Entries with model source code
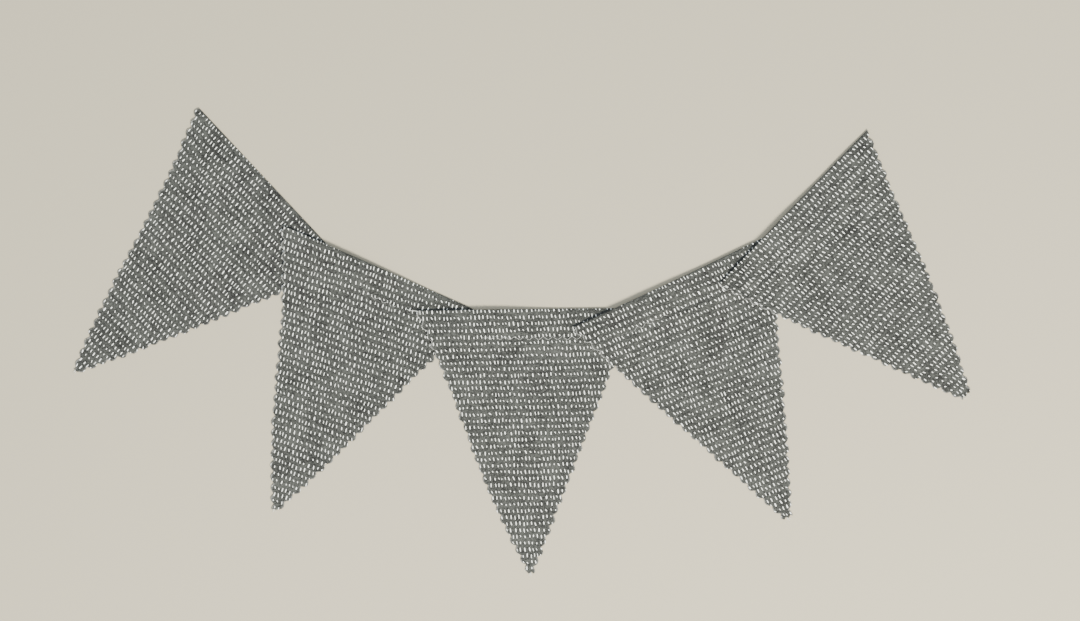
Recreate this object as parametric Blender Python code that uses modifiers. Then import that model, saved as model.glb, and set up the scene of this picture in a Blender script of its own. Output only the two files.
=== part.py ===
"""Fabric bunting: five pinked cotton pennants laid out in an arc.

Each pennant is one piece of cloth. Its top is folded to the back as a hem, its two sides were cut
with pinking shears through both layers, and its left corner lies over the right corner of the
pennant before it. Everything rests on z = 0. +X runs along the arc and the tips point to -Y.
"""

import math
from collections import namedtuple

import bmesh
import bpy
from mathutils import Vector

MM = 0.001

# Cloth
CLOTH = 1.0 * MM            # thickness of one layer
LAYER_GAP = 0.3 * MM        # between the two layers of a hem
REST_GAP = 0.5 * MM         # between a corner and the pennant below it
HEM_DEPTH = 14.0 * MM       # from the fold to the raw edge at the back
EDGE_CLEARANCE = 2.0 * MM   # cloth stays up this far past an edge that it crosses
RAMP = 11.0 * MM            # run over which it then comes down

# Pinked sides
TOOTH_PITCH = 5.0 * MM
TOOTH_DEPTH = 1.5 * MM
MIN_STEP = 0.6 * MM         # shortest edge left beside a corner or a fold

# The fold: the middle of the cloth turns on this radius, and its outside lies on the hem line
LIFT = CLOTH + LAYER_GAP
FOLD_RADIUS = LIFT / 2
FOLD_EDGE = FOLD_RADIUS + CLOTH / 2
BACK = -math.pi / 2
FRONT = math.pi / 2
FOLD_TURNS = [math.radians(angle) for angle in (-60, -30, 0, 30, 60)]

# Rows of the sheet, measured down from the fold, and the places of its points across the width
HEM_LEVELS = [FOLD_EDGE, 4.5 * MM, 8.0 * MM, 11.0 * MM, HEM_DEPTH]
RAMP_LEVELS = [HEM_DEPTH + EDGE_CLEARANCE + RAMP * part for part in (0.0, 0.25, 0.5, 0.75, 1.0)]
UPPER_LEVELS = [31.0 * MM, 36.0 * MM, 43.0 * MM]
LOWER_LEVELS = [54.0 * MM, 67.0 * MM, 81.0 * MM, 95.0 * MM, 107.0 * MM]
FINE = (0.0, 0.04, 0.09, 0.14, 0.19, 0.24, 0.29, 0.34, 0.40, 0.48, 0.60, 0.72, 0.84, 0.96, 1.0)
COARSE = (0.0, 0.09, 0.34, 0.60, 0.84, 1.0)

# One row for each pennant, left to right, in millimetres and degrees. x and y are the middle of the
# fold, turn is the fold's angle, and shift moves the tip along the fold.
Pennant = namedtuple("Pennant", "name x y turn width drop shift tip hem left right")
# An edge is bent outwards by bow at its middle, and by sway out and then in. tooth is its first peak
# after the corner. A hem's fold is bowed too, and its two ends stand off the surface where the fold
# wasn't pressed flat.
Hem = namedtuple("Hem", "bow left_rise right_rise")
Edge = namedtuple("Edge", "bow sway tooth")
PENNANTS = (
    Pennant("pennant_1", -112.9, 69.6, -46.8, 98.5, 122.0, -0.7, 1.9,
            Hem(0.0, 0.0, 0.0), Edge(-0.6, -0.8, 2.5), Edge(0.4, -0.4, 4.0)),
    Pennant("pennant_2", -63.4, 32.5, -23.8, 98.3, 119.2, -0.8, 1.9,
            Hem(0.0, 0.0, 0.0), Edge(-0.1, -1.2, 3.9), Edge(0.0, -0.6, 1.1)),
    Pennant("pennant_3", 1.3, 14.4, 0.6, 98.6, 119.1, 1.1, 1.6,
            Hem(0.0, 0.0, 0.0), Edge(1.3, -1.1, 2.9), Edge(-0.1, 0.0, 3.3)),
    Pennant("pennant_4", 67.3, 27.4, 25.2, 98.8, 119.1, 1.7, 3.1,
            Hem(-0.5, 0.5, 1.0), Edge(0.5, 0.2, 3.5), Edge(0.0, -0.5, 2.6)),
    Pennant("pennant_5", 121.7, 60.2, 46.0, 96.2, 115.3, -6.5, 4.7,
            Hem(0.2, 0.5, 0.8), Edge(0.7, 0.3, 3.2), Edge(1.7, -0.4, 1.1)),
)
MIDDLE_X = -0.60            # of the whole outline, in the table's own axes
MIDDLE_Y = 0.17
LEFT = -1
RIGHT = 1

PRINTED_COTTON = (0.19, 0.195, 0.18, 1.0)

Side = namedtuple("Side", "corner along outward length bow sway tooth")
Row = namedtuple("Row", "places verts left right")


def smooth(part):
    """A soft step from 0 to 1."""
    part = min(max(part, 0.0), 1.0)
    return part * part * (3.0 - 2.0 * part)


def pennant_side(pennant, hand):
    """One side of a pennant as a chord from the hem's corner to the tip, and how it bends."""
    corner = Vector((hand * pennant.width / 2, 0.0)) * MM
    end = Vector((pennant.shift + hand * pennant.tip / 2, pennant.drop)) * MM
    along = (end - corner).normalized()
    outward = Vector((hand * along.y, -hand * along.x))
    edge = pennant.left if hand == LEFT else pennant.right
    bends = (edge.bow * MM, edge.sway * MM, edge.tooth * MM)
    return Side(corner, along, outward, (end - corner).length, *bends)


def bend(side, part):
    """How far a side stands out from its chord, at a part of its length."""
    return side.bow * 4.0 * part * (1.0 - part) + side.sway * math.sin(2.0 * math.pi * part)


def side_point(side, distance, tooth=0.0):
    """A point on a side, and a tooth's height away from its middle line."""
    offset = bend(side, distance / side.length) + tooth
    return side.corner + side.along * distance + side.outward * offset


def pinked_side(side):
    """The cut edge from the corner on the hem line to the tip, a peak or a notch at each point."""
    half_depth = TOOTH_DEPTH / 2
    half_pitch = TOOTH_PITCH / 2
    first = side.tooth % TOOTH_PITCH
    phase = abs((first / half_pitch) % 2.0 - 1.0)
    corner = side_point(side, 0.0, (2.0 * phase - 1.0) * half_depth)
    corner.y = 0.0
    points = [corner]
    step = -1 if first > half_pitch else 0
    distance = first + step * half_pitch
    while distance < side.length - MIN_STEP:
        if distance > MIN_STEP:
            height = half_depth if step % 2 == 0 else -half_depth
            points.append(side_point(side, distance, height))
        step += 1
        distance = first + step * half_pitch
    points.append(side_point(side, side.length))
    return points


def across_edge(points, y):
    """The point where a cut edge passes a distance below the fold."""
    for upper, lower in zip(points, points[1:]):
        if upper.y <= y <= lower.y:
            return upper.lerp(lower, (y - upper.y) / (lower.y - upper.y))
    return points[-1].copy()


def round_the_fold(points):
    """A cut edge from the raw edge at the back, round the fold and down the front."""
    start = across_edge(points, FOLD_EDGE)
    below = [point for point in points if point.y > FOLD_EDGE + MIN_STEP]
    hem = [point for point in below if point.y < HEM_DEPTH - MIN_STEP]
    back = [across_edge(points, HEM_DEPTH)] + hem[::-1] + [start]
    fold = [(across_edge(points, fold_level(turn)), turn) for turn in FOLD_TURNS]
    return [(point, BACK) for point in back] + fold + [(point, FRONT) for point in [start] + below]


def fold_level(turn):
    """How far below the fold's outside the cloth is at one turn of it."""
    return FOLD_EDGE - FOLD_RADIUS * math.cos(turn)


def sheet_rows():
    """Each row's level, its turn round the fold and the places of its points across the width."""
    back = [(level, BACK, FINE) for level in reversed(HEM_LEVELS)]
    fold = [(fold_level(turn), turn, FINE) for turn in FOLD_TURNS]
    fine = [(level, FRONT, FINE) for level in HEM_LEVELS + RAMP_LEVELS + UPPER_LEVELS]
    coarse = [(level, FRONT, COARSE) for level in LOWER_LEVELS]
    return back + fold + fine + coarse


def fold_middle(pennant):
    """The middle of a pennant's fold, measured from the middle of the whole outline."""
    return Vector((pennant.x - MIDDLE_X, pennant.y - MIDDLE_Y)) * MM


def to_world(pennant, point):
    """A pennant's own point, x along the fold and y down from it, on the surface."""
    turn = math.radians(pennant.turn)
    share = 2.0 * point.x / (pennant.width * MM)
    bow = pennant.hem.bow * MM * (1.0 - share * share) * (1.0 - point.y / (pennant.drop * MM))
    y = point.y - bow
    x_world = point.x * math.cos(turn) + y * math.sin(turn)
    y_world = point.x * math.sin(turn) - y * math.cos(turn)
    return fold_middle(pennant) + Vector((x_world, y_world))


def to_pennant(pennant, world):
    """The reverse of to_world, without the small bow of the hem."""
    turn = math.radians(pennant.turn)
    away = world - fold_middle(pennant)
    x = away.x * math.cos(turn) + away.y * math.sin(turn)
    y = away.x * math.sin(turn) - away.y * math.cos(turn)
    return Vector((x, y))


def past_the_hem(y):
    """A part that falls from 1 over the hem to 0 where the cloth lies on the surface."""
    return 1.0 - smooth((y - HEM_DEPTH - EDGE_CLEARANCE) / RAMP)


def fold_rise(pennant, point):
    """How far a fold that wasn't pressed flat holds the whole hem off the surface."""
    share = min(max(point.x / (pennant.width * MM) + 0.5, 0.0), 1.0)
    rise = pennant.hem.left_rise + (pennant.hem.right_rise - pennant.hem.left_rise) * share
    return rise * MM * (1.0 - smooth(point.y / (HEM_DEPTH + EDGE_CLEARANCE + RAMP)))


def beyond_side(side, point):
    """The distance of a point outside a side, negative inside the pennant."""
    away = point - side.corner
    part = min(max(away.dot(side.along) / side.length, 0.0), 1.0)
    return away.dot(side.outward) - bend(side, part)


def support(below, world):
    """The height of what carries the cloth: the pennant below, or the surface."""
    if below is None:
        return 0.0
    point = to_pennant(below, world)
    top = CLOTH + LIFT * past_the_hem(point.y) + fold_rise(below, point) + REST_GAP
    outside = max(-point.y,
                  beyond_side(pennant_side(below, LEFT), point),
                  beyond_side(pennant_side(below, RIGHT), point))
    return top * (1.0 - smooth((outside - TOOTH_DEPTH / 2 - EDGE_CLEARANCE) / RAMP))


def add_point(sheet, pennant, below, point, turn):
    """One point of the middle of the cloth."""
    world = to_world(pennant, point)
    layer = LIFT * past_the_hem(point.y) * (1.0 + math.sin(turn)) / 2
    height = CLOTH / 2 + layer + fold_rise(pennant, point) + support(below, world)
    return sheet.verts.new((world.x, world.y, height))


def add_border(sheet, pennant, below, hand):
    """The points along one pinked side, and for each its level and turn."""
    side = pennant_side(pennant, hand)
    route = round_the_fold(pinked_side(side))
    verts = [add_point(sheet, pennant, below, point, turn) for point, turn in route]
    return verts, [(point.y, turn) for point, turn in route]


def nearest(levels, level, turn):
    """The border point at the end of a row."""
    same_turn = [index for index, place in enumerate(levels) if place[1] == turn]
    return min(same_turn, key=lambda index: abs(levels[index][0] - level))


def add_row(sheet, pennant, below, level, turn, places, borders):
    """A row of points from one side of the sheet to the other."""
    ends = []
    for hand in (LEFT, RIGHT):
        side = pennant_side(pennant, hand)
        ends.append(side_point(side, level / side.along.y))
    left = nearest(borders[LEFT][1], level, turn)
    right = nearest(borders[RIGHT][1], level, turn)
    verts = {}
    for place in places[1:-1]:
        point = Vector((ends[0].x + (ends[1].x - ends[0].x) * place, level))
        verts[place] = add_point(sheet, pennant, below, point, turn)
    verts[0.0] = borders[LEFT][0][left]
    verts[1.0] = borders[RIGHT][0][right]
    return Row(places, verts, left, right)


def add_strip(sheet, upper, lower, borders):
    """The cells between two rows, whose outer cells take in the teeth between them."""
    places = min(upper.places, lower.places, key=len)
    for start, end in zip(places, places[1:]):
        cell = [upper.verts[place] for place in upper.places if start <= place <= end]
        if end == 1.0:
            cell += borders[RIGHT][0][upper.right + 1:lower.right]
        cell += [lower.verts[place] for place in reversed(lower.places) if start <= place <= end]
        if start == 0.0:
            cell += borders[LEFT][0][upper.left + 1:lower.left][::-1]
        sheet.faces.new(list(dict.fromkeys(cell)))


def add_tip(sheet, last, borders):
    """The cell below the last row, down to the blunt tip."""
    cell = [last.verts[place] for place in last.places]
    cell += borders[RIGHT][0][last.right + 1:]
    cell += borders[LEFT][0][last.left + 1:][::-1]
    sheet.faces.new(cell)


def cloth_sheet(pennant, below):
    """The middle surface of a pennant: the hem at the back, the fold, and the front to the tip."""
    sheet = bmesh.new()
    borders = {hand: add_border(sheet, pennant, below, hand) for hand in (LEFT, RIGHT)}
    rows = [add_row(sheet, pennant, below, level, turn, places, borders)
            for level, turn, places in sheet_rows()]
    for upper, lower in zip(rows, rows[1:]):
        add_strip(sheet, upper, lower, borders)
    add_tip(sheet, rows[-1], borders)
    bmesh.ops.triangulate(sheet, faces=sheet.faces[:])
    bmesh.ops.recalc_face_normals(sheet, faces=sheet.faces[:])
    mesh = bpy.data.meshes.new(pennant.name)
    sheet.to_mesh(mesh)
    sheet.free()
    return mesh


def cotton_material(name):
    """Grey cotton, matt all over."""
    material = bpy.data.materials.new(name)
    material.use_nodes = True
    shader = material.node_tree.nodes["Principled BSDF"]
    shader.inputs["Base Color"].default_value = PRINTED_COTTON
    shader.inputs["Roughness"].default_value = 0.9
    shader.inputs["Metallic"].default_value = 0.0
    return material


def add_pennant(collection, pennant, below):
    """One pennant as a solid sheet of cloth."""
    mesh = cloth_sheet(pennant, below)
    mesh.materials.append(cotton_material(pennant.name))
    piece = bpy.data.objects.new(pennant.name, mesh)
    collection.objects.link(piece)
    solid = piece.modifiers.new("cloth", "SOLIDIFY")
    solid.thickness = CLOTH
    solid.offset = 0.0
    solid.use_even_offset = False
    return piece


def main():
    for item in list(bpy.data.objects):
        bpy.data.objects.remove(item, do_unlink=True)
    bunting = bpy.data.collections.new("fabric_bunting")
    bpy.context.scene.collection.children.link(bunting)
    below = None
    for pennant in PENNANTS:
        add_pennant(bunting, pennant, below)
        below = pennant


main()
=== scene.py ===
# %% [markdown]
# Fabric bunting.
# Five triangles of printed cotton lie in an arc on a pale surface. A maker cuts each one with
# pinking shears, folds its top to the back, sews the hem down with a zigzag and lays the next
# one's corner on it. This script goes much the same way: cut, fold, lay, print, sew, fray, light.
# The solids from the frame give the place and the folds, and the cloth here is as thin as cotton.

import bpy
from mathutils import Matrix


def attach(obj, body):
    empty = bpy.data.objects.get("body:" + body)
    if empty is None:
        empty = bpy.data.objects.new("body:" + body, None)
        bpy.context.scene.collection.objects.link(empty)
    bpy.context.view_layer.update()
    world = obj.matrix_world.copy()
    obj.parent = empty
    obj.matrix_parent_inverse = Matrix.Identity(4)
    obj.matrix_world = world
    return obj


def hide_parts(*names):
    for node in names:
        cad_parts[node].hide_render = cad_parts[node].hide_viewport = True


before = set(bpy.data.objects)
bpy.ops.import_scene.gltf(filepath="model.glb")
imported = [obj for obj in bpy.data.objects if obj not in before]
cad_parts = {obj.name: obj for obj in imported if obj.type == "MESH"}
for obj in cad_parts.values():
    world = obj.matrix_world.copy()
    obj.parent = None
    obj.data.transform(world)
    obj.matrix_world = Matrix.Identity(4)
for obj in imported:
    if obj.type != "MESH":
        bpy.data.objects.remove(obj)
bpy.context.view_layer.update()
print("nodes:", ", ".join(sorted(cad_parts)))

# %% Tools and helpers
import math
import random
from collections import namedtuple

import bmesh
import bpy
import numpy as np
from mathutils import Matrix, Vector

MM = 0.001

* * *

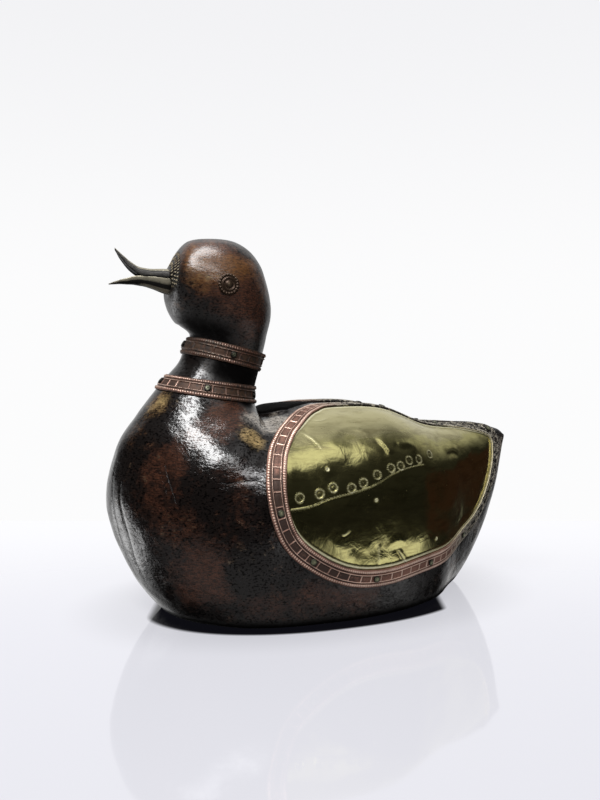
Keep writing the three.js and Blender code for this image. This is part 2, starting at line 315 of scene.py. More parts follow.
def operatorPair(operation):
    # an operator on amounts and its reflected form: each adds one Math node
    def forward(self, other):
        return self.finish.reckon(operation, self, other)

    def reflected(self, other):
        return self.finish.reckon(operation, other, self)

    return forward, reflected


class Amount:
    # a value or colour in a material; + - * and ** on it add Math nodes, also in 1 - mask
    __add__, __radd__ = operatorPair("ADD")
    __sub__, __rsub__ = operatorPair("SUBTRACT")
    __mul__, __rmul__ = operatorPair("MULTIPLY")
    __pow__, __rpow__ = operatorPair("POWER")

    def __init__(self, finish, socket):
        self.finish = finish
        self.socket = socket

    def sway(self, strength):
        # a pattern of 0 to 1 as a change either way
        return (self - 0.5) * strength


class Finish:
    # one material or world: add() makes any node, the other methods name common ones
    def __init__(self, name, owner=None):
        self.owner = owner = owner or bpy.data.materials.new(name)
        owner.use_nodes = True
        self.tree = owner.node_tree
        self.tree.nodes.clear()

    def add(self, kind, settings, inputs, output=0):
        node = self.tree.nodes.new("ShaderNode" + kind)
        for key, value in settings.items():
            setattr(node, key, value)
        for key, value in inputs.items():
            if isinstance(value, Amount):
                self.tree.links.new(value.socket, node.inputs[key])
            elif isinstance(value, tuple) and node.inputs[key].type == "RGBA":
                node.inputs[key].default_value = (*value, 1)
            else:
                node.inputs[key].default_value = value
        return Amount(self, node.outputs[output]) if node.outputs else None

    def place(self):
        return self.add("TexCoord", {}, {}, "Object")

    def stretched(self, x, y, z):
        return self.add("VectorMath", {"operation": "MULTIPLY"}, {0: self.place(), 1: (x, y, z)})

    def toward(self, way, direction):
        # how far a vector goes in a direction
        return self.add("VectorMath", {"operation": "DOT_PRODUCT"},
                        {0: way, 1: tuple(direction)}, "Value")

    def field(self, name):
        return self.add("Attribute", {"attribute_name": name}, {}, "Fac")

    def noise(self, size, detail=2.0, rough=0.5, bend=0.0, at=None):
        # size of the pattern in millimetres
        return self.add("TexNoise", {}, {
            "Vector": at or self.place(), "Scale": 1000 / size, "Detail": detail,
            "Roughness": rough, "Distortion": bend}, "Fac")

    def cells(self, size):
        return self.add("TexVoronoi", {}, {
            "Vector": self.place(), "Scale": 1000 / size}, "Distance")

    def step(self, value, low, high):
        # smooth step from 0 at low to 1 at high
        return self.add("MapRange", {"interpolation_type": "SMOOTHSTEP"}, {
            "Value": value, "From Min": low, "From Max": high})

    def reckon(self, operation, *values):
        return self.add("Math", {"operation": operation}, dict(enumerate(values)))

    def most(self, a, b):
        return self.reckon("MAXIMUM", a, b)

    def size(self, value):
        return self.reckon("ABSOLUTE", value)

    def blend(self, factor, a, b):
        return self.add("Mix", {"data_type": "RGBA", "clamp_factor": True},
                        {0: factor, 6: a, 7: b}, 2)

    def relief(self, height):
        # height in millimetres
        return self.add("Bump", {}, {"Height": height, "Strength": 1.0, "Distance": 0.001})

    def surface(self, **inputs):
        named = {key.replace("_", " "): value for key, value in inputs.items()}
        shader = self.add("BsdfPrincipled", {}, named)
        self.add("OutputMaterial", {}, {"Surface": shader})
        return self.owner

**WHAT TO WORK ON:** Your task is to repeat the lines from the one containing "Recreate this object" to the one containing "from mathutils import Vector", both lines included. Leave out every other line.

**TASK RESULT:**
Recreate this object as parametric Blender Python code that uses modifiers. Then import that model, saved as model.glb, and set up the scene of this picture in a Blender script of its own. Output only the two files.
=== part.py ===
"""Fabric bunting: five pinked cotton pennants laid out in an arc.

Each pennant is one piece of cloth. Its top is folded to the back as a hem, its two sides were cut
with pinking shears through both layers, and its left corner lies over the right corner of the
pennant before it. Everything rests on z = 0. +X runs along the arc and the tips point to -Y.
"""

import math
from collections import namedtuple

import bmesh
import bpy
from mathutils import Vector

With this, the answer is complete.